Single by Vanity

from the album Action Jackson: Soundtrack Album
- B-side: "Protect and Serve"
- Released: April 1988
- Recorded: 1987
- Genre: Contemporary R&B Dance-pop
- Length: 4:10
- Label: Atlantic Records
- Songwriter(s): Kim Cage, Vanity, Teresa Laws
- Producer(s): Jesse Johnson

Vanity singles chronology
| "Animals" (1986) | "Undress" (1988) |  |

= Undress Me =

"Undress Me" (also known as "Undress") is a 1988 song by the American R&B/pop singer and actress Vanity, released as a promotional single to support her then up-coming album which was never released. The track is from the 1988 movie soundtrack, Action Jackson which stars Vanity with Carl Weathers and Craig T. Nelson. "Undress" was produced and arranged by the former The Time member and musician Jesse Johnson.

In the film Action Jackson, Vanity portrays Sydney Ashe, a night club singer who is funny, witty and sexy. "Undress" is performed as her character, as is another track also produced by Johnson, a ballad titled "Faraway Eyes".

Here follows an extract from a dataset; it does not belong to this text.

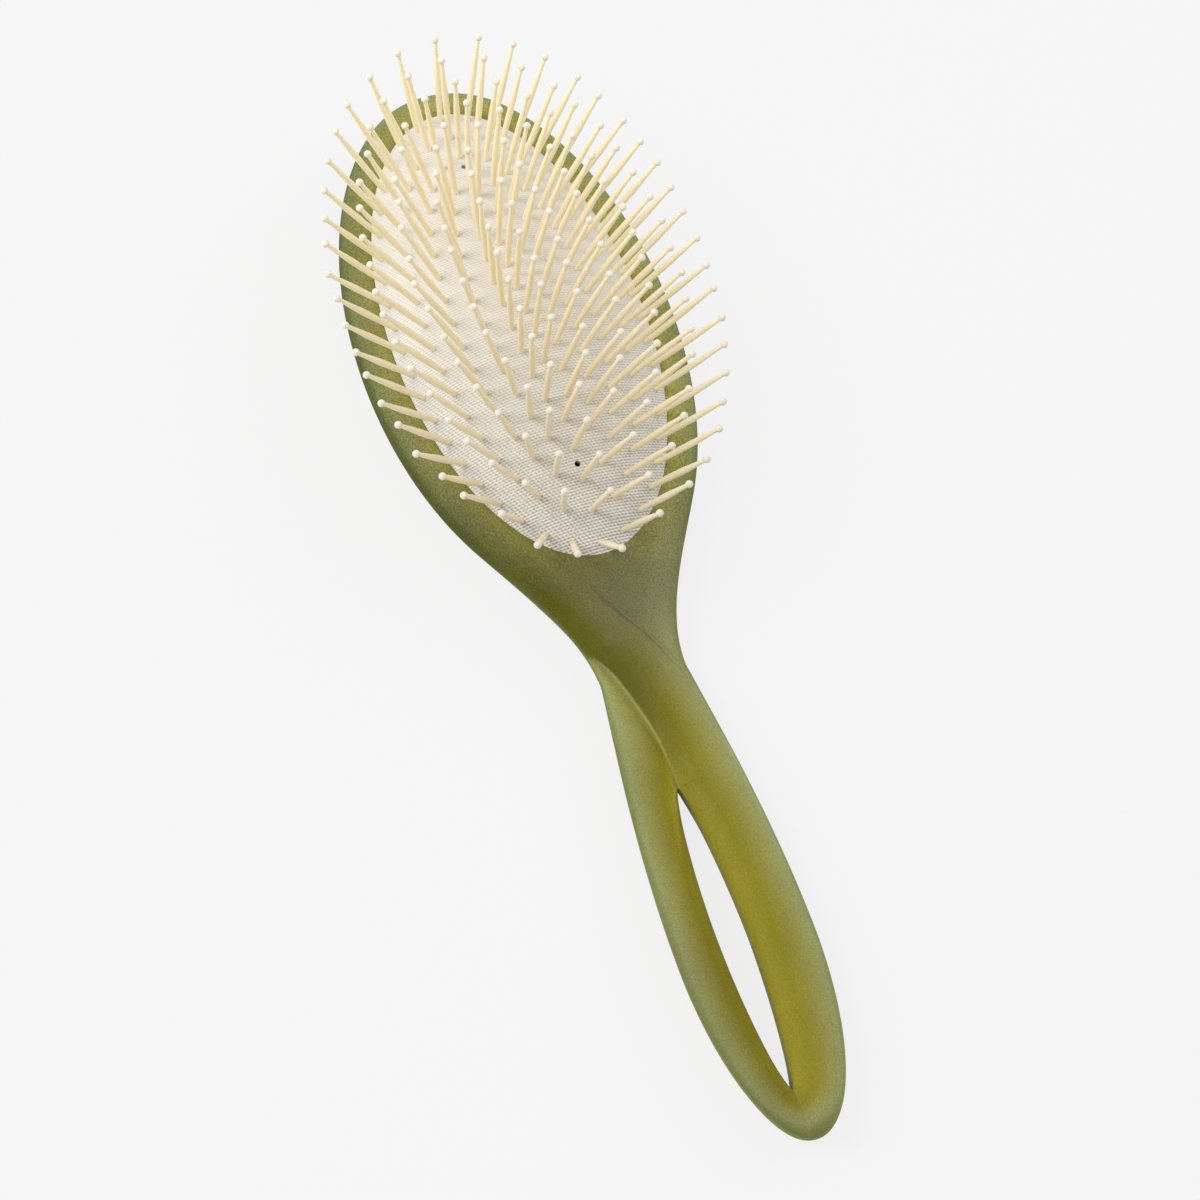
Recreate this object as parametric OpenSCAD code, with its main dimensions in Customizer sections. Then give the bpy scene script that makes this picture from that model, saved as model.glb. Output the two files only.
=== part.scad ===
// Detangling brush with an air cushion and a twisted loop handle.
// The pins point up, +X runs from the handle to the head, and the back rests on z = 0.

/* [Head] */
// Length of the head's oval outline, without the neck
head_l = 118; // [110:1:130]
// Width of the head at its widest
head_w = 63.2; // [60:0.2:70]
// Depth of the back shell below the parting line
back_depth = 6; // [5:0.5:9]
// Height of the front frame above the parting line
frame_h = 5.2; // [4.8:0.1:7]
// Width over which the frame's outer edge rounds off
frame_round = 6.5; // [4:0.5:9]
// Width over which the back's outer edge rounds off
back_round = 15; // [8:1:18]
// Wall under the air chamber
back_wall = 2.2; // [1.6:0.1:3]

/* [Handle] */
// Distance from the middle of the head to the end of the handle
handle_reach = 169.6; // [155:0.2:190]
// Width of the handle where it is widest
handle_w = 26.2; // [22:0.2:32]
// Length of the rounded tail behind the widest place
tail_l = 37.6; // [30:0.2:44]
// Height of the handle above the parting line
handle_h = 4.5; // [3.5:0.1:6]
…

The song is also used in an episode of Friday the 13th: the Series entitled "The Secret Agenda of Mesmer's Bauble", in which Vanity plays a popular singer called Angelica.

==Track listing==
- US 12" vinyl single

- A side
1. Vanity
  - "Undress" (Extended Version) - 6:08 (written by Kim Cage, Jerrie Hubbard, Teresa Laws, Vanity)

- B side
2. M.C. Jam & Pee Wee Jam
  - "Protect and Serve" - 5:05 (written by M.C. Jam, Pee Pee Jam, Stevie Silas; produced by Stevie Silas)

==Credits==
A-side:

Produced for J.W.J. Productions, Inc.

Published by Crazy People Music, ASCAP.

B-side:

Produced for Powertrax

Published by Lorimar Music Bee Corp., BMI.